Physical Complexity of Data Centers
The standard is expected to help streamline supplier qualification processes, reduce redundancies in procurement, and promote interoperability between systems sourced from multiple vendors. It will also place a strong emphasis on sustainability and resilience – two areas increasingly shaping how enterprises and hyperscale operators choose their infrastructure partners.
“Beyond sheer demand, the physical complexity of data centers adds another layer of urgency,” said Gino Tozzi, Global Head of Data Center Infrastructure Quality at Google, which recently joined the TIA’s QuEST Forum. “Facilities must integrate servers, networking equipment, storage systems, generators, and cooling towers – each with its own reliability and maintenance requirements. Establishing a unified quality framework will help ensure these systems perform together seamlessly to support the industry’s rapid growth.”
Dave Stehlin, CEO of TIA, described the effort as both “timely and essential,” emphasizing that the organization’s mission has always been to bring together the broader ICT ecosystem to solve practical challenges through open standards. “This initiative will create a practical framework for global adoption of this Data Center Quality Standard,” he said.
Industry partners are already contributing to the development process. Chad Kymal, CTO of Omnex, noted that his organization – an accredited training partner with TIA – will bring decades of expertise in quality management systems to the project. “We recognize the strategic role data centers play as the backbone of the digital economy,” said Kymal. “This initiative will help ensure their continued growth and reliability.”
Mike Regan, Vice President of Business Performance at TIA, said the association’s QuEST Forum is uniquely positioned to lead the effort, citing more than 20 years of experience in developing certifiable, process-based quality management systems across global industries. “We’ve consistently delivered measurable improvements in product and service quality, customer satisfaction, and operational efficiency,” he said.

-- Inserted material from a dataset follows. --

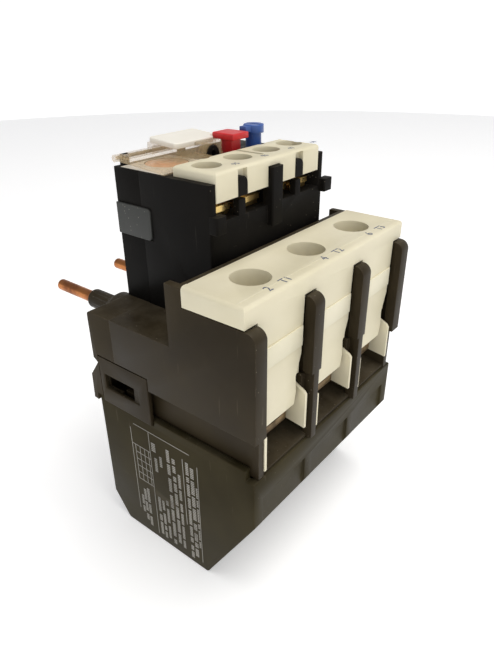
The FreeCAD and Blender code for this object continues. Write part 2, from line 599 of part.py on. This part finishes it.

Work on the standard has already begun, with TIA planning to release a draft for public review in 2026. Once finalized, the Data Center Quality Standard is expected to serve as a benchmark for operational excellence and lifecycle assurance in a sector where downtime, inefficiency, or noncompliance can have multi-billion-dollar consequences.
By introducing a structured approach to quality, TIA hopes to help the data center industry keep pace with the accelerating demands of AI, edge computing, and cloud-scale infrastructure – while supporting a more sustainable and resilient digital economy worldwide.